- _THE EXERCISE_
Only the lines from the line with "Write the OpenSCAD" through the line with "the wooden box." should be copied, exactly as they appear, with both ends kept.

- _DATA FOR THE TASK_
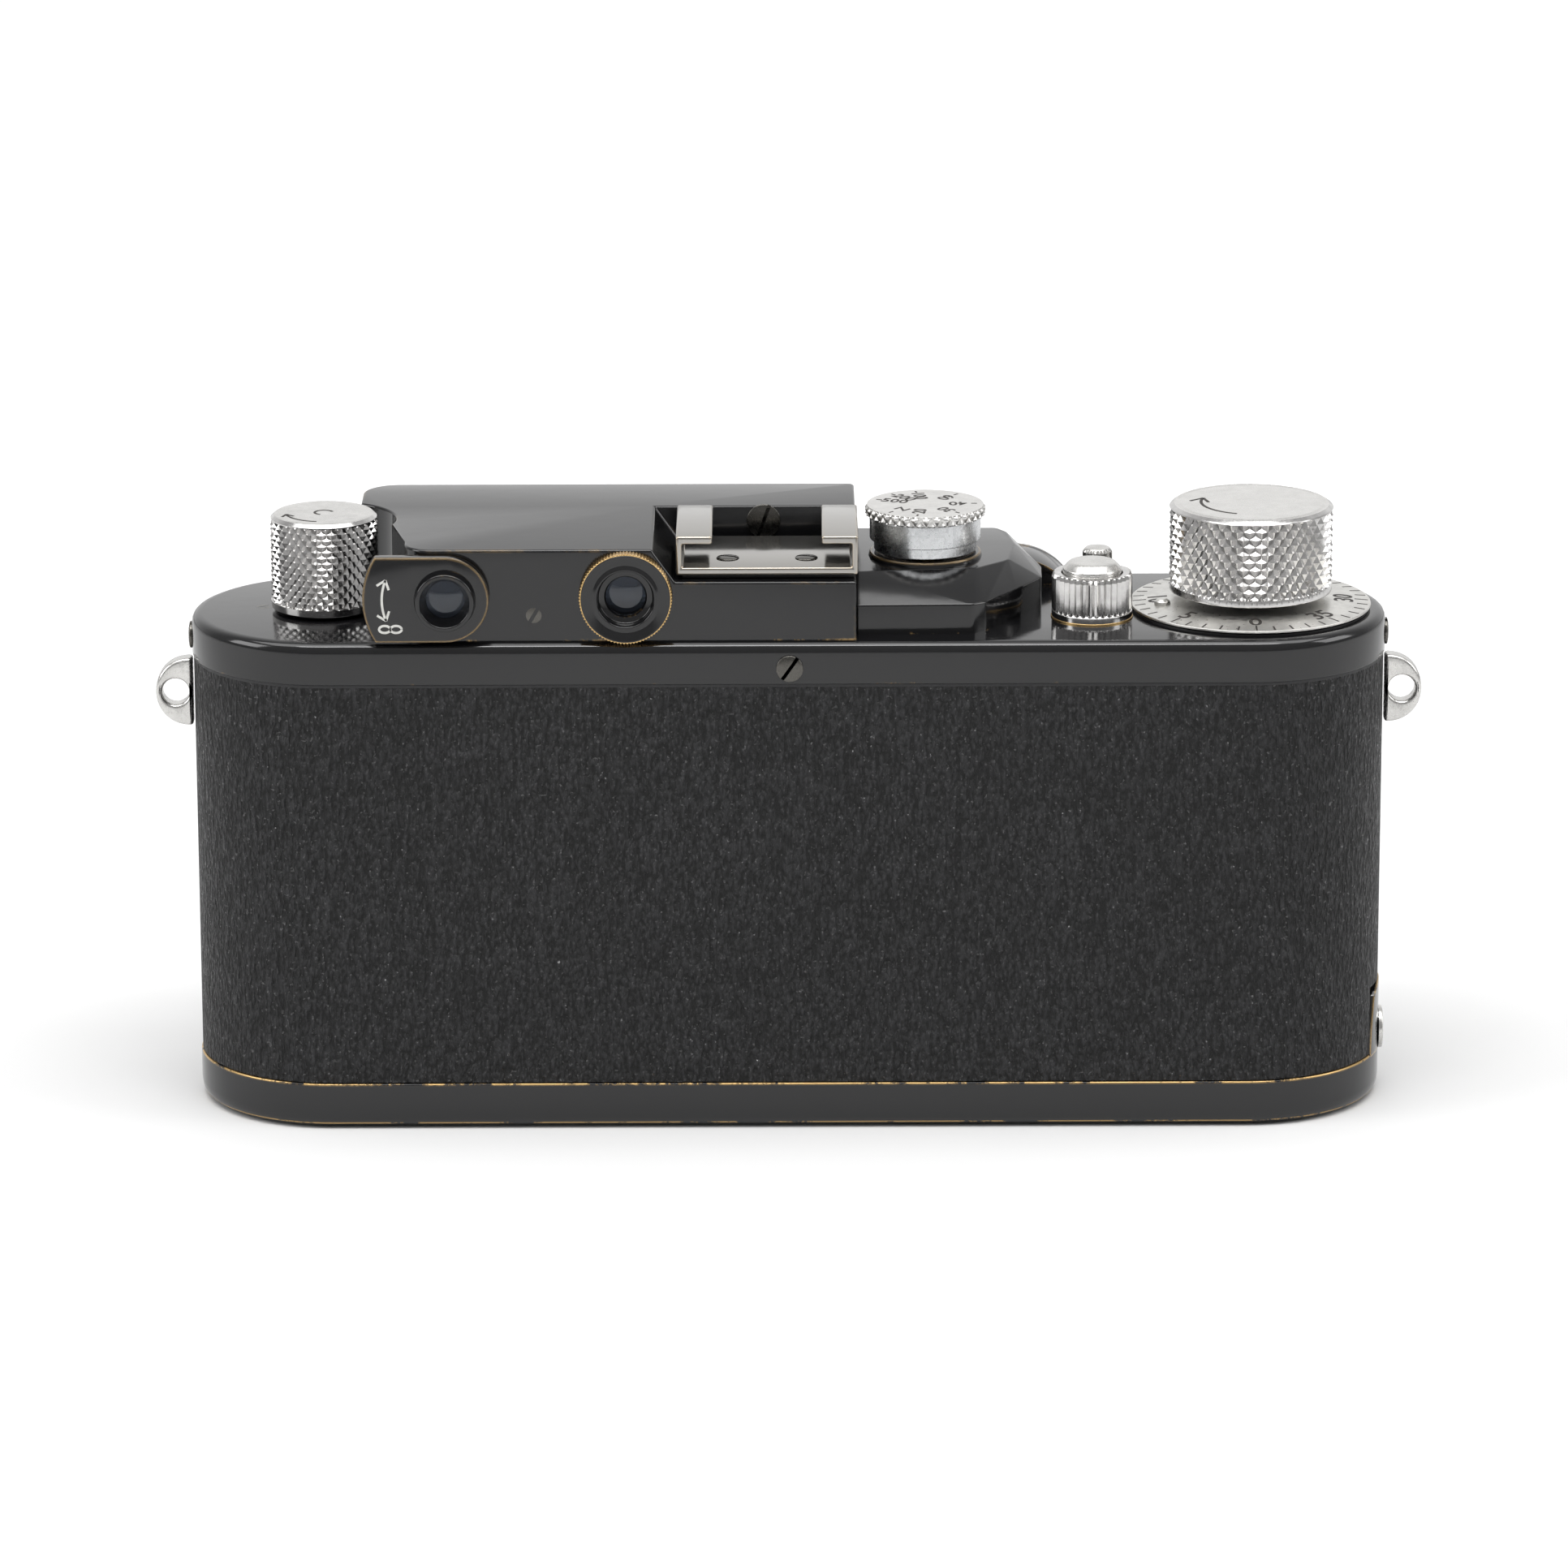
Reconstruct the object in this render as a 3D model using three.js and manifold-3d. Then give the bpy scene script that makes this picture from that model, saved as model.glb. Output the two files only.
==
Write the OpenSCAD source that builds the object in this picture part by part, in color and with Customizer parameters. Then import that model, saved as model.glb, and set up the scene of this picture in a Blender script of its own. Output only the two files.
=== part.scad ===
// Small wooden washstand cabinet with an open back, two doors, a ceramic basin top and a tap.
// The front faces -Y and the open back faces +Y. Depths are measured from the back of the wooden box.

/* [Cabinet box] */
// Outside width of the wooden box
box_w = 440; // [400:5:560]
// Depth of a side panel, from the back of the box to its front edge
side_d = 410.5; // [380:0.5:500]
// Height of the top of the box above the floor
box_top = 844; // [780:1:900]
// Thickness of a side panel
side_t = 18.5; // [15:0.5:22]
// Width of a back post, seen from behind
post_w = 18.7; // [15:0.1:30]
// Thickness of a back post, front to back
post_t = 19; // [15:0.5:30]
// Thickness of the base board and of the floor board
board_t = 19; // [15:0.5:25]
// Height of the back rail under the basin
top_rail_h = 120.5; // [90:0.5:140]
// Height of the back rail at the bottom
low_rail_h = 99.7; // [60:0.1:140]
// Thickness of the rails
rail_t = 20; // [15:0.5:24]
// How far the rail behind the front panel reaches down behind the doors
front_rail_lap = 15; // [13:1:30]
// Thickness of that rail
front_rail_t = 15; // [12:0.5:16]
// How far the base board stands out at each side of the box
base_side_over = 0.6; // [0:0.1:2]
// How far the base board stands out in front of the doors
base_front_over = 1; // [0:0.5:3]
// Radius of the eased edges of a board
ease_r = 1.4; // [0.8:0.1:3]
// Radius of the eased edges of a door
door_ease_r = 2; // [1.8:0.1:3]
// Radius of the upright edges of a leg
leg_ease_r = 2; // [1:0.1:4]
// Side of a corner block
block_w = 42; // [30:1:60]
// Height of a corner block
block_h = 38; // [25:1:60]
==
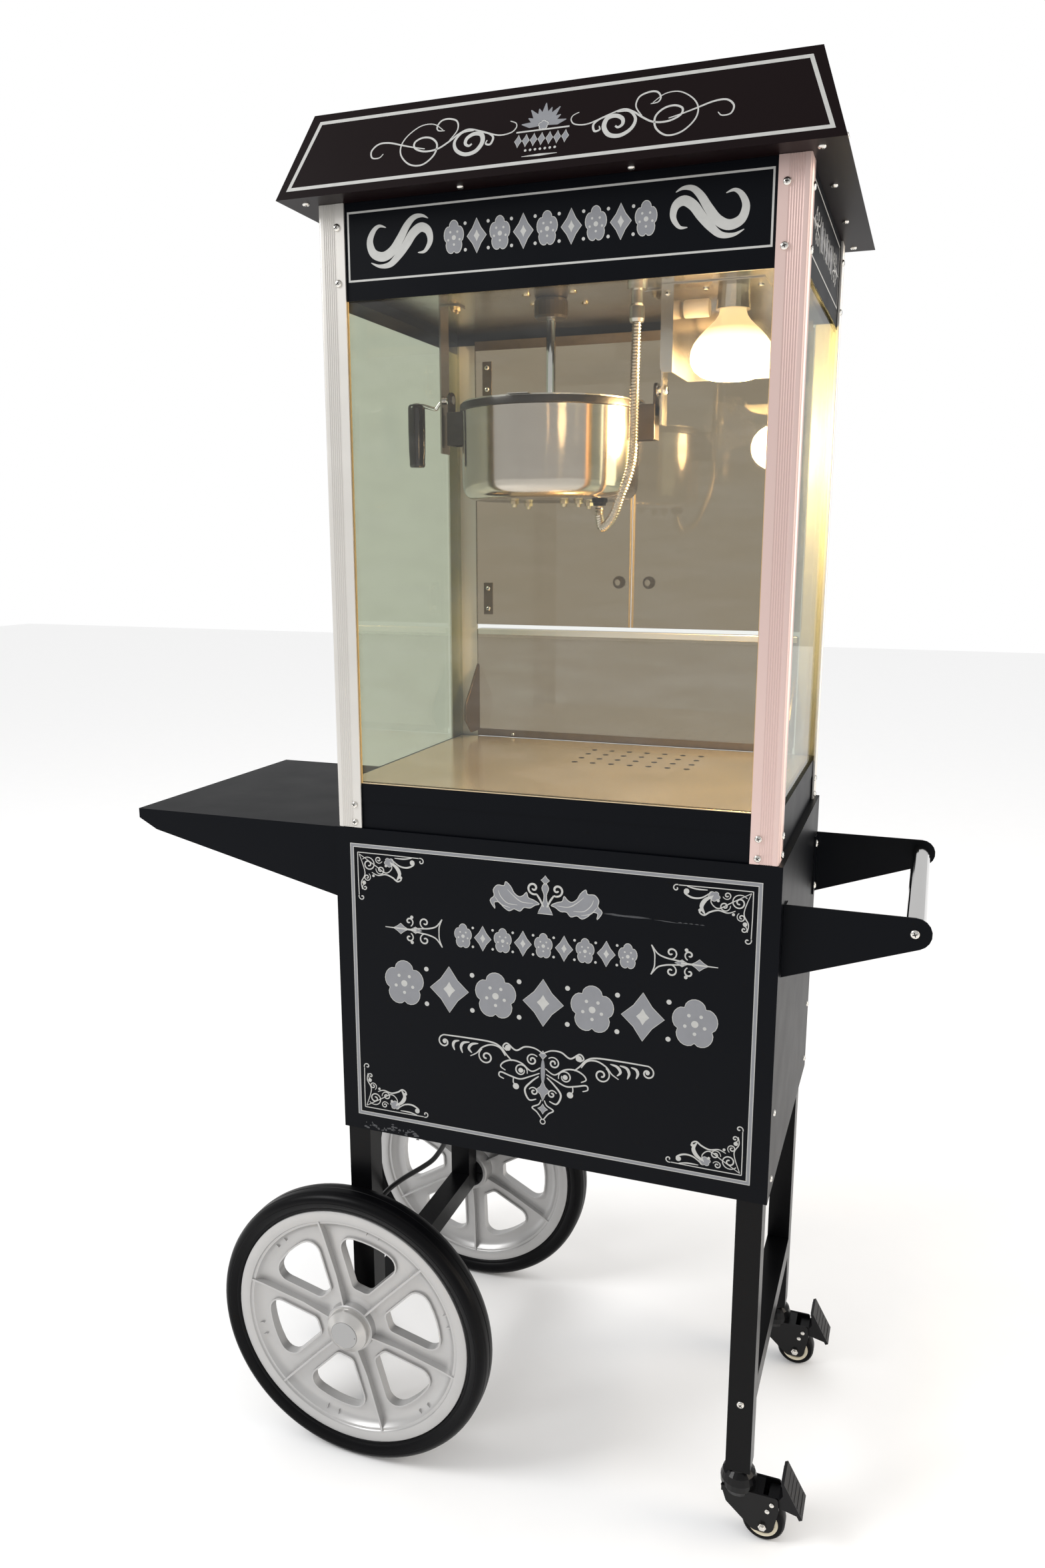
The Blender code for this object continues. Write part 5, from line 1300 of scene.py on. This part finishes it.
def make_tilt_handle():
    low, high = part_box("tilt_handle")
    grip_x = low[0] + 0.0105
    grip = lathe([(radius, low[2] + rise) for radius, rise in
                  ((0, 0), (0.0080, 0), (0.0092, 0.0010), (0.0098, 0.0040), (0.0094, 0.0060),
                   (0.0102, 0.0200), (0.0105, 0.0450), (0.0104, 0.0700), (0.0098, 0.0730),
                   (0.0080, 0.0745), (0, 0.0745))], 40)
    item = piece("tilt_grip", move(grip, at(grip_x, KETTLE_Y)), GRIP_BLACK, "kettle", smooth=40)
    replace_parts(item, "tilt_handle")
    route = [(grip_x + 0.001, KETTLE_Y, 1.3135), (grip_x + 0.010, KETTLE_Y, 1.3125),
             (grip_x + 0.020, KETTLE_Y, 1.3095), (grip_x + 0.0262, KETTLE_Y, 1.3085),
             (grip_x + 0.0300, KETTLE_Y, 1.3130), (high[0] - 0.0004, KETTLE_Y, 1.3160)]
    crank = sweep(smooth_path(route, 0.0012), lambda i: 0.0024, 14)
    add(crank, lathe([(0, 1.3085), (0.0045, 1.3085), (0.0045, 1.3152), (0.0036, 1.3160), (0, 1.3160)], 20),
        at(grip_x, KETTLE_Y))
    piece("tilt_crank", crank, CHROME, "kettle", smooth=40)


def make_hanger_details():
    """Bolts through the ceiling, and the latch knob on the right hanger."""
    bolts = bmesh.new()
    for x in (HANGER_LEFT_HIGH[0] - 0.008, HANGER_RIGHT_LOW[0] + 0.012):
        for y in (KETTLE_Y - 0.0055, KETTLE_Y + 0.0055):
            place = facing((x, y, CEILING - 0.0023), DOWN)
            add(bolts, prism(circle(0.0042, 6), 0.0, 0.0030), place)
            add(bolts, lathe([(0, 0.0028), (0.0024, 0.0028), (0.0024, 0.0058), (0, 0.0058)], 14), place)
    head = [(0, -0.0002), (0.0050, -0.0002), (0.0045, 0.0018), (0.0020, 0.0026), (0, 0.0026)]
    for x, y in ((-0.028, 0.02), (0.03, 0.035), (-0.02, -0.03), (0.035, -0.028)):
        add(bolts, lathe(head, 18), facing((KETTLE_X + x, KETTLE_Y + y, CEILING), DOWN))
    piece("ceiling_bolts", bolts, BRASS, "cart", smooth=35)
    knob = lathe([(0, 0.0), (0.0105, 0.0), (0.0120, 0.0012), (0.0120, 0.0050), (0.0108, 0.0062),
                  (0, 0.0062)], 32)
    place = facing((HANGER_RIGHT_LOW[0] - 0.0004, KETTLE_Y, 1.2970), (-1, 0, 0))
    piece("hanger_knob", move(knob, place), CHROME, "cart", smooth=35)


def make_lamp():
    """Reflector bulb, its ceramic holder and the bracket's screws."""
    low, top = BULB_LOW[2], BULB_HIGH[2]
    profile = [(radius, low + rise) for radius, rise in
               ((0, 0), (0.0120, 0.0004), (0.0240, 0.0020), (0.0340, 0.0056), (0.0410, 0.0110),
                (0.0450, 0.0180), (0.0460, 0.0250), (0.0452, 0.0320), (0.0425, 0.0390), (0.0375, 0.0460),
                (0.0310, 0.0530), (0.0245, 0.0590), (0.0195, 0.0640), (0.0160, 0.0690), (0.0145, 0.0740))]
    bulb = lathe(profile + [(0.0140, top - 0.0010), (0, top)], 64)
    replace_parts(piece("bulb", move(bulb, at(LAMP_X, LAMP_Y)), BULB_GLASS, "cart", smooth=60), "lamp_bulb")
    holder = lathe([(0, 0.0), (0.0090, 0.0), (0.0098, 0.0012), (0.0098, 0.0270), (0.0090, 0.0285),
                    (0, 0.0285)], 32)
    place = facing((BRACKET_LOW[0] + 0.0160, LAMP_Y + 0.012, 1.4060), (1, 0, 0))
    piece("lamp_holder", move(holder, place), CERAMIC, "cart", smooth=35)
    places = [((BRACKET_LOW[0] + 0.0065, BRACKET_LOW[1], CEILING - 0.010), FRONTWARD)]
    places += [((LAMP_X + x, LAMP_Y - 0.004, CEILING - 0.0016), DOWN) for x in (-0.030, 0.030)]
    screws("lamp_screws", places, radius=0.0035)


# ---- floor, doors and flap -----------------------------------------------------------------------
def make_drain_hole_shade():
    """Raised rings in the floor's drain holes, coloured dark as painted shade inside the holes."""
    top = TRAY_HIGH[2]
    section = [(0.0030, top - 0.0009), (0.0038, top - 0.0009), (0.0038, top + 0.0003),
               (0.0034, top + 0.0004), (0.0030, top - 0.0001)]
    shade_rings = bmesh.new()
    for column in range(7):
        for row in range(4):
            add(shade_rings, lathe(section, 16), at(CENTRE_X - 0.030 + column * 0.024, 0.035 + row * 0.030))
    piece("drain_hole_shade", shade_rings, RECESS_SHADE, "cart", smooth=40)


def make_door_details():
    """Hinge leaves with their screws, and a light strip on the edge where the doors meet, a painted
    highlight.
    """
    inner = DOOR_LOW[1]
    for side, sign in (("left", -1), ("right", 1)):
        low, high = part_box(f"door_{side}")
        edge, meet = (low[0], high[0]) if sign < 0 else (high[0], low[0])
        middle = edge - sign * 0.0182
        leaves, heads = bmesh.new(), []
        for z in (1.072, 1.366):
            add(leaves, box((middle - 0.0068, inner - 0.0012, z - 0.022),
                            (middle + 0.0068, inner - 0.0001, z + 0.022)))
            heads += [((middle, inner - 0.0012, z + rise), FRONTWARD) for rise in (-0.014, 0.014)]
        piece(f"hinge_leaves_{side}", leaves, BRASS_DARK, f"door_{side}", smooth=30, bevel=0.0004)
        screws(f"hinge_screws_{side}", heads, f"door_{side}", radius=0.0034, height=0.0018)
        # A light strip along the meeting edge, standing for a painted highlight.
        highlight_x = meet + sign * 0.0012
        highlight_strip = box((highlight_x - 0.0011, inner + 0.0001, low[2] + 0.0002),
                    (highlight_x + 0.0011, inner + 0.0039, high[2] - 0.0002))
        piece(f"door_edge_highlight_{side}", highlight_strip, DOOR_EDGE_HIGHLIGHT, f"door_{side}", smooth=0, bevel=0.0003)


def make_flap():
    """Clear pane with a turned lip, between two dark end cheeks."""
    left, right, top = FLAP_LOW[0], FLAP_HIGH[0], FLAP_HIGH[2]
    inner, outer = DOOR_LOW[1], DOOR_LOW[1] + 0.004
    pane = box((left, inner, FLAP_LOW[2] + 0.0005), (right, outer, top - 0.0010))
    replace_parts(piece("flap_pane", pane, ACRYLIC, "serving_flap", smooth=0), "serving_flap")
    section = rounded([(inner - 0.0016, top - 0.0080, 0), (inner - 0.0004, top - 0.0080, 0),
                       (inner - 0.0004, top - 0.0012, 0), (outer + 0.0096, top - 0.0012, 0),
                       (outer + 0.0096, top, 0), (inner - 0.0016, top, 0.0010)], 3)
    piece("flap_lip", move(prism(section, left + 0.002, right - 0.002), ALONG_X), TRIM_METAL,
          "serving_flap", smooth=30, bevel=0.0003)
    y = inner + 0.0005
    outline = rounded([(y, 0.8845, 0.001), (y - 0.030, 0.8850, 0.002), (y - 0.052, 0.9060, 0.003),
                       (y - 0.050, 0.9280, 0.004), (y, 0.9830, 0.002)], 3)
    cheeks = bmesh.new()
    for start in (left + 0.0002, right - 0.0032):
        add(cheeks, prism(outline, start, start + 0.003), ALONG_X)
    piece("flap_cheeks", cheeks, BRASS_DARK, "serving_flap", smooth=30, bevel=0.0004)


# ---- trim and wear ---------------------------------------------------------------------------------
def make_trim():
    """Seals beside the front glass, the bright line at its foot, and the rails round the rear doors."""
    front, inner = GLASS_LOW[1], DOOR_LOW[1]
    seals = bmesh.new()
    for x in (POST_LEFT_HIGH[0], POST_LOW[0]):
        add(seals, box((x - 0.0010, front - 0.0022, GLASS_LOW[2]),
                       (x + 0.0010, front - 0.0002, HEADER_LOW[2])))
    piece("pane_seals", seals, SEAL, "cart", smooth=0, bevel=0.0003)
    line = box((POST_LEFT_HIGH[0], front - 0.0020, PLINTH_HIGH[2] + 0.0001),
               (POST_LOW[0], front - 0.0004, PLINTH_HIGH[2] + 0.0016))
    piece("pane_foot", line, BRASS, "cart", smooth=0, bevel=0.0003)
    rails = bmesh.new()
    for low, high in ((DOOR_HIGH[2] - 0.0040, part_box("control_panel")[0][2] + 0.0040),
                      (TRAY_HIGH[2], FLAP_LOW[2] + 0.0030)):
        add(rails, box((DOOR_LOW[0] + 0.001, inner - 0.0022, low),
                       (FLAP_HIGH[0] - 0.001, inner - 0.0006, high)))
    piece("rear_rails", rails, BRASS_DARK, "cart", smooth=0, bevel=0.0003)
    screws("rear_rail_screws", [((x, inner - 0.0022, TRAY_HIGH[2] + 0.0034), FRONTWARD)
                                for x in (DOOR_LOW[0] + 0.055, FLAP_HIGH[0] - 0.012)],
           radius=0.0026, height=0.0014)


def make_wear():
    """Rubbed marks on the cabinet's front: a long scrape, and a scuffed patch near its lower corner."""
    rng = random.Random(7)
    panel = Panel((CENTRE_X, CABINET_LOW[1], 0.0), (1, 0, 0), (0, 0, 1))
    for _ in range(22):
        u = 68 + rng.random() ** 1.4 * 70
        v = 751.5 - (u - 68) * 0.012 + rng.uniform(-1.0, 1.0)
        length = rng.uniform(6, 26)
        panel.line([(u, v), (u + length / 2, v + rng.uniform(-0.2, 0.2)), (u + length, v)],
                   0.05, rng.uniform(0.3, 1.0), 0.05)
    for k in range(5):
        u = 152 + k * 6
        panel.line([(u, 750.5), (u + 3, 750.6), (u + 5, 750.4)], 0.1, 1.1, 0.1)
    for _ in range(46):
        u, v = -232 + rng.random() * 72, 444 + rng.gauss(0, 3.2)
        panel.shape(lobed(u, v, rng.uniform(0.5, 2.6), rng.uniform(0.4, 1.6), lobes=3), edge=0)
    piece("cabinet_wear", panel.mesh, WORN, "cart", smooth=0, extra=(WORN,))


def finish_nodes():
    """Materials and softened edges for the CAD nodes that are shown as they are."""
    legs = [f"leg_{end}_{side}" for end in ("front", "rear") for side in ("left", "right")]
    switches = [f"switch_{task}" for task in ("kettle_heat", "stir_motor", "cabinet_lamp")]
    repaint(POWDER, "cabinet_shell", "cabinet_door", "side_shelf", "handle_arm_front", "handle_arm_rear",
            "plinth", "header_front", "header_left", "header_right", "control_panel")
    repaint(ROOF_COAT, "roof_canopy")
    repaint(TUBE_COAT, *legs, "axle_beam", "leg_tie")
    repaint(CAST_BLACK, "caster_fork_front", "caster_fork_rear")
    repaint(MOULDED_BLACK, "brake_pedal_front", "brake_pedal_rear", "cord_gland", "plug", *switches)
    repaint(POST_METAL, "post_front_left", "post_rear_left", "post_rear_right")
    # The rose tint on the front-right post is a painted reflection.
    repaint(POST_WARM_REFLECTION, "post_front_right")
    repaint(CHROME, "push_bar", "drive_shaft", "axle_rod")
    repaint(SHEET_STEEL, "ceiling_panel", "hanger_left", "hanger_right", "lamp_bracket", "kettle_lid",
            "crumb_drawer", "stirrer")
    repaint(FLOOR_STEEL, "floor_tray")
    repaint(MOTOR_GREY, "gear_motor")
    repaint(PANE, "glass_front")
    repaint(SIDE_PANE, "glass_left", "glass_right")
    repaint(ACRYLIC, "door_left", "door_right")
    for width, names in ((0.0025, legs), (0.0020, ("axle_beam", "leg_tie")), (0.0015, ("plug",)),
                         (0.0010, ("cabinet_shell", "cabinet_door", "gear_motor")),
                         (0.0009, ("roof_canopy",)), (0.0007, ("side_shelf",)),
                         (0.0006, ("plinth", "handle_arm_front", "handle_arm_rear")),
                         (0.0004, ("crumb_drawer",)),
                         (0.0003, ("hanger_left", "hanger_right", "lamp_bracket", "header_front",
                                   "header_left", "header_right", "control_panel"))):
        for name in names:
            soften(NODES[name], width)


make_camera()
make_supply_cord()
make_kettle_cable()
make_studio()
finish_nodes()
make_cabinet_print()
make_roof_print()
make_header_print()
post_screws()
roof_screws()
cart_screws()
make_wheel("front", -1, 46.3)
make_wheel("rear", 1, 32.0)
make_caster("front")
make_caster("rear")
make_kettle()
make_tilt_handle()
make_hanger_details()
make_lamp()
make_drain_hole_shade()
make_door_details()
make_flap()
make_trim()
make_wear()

- _TASK RESULT_
Write the OpenSCAD source that builds the object in this picture part by part, in color and with Customizer parameters. Then import that model, saved as model.glb, and set up the scene of this picture in a Blender script of its own. Output only the two files.
=== part.scad ===
// Small wooden washstand cabinet with an open back, two doors, a ceramic basin top and a tap.
// The front faces -Y and the open back faces +Y. Depths are measured from the back of the wooden box.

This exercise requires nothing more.